==== Recorded information ====

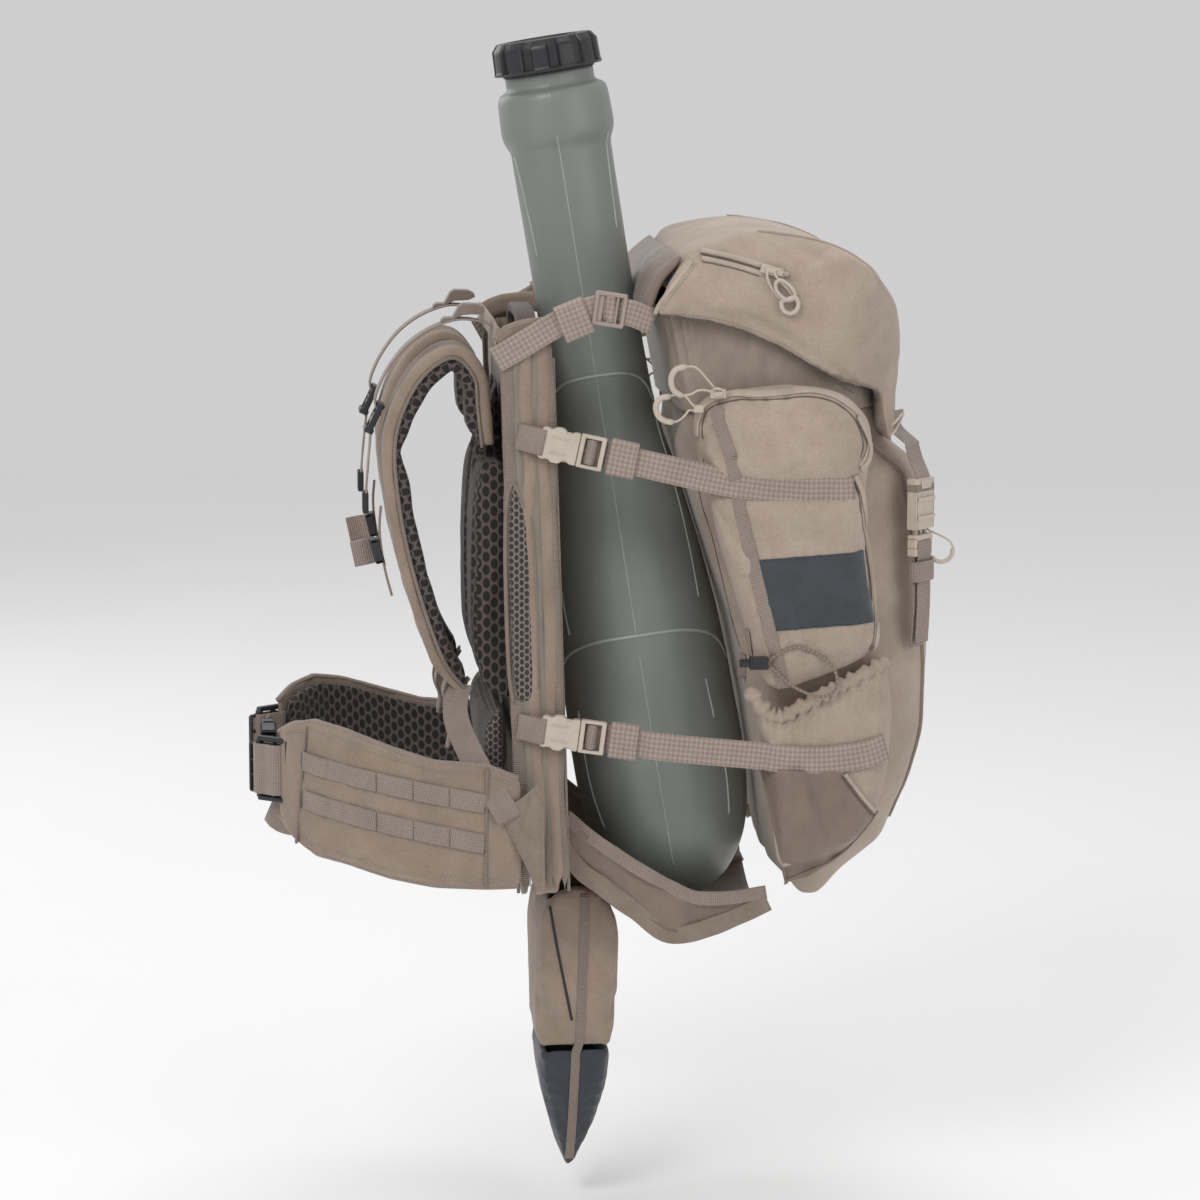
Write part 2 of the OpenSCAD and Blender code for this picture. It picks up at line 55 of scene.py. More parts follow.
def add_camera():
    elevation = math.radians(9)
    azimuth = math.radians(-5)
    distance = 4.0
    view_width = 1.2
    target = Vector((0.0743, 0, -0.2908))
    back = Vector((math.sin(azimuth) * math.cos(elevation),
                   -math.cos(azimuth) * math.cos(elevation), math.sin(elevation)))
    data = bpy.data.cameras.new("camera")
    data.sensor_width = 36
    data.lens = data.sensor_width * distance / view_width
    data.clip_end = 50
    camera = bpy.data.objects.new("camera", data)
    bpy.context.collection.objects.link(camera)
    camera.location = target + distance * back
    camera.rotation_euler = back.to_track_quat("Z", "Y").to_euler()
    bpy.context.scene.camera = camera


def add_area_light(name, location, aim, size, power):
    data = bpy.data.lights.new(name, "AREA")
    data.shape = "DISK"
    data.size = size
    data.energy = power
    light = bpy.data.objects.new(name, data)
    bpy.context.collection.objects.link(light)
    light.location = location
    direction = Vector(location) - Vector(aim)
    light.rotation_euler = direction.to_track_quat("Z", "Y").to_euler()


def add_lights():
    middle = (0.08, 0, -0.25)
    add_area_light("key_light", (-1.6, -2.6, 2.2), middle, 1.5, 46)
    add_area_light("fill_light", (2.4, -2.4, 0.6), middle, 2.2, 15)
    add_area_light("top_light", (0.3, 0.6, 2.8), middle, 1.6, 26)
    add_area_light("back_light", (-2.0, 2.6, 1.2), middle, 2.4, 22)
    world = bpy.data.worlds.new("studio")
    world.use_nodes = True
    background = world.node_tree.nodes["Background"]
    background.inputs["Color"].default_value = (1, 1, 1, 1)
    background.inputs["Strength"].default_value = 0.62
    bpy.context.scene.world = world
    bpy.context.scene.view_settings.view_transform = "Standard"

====

— Exercise objective —
Determine how many lines in the listing above hold the string "scene", then write only the number.

— Exercise output —
4